The scenario's expected_bindings block names only the variables the test cares about,
and verify projects the runner output to that subset before comparing as a multiset.
Run the Tests
cargo test -p plan-runner
The two integration test files exercise complementary properties:
tests/examples.rswalks every fixture and checks it against itsexpected_bindingsoracle.tests/storage_roundtrip.rscross-checks the pure path against the storage-backed path, to keepbuild_tablesandbuild_tables_via_storagein lockstep.
Notes
- IR contract.
The runner is backend-agnostic and frontend-agnostic:
it consumes JSON in the shape documented in
src/lib.rsand produces a binding relation. Anything that emits the same JSON can drive it. - No optimizer. Plans are executed as written. Node ordering, join shape, and antijoin scheduling are all the producer's responsibility. This crate's job ends at faithful execution of the IR.

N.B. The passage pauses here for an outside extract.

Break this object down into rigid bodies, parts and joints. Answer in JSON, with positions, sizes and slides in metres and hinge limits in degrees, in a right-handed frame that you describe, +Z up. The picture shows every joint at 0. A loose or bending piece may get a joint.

- Wildcard columns survive.
scan_atomkeeps every distinct variable that appears in the pattern, including the exporter's synthetic_w<atomIdx>_<pos>names. The runner does not project them out; oracle verification handles that on the comparison side. - Bulk, not streaming.
Each node materializes its full output as a
Relation. This matchesquery-ops' execution model; it's not designed for incremental or maintained-view workloads.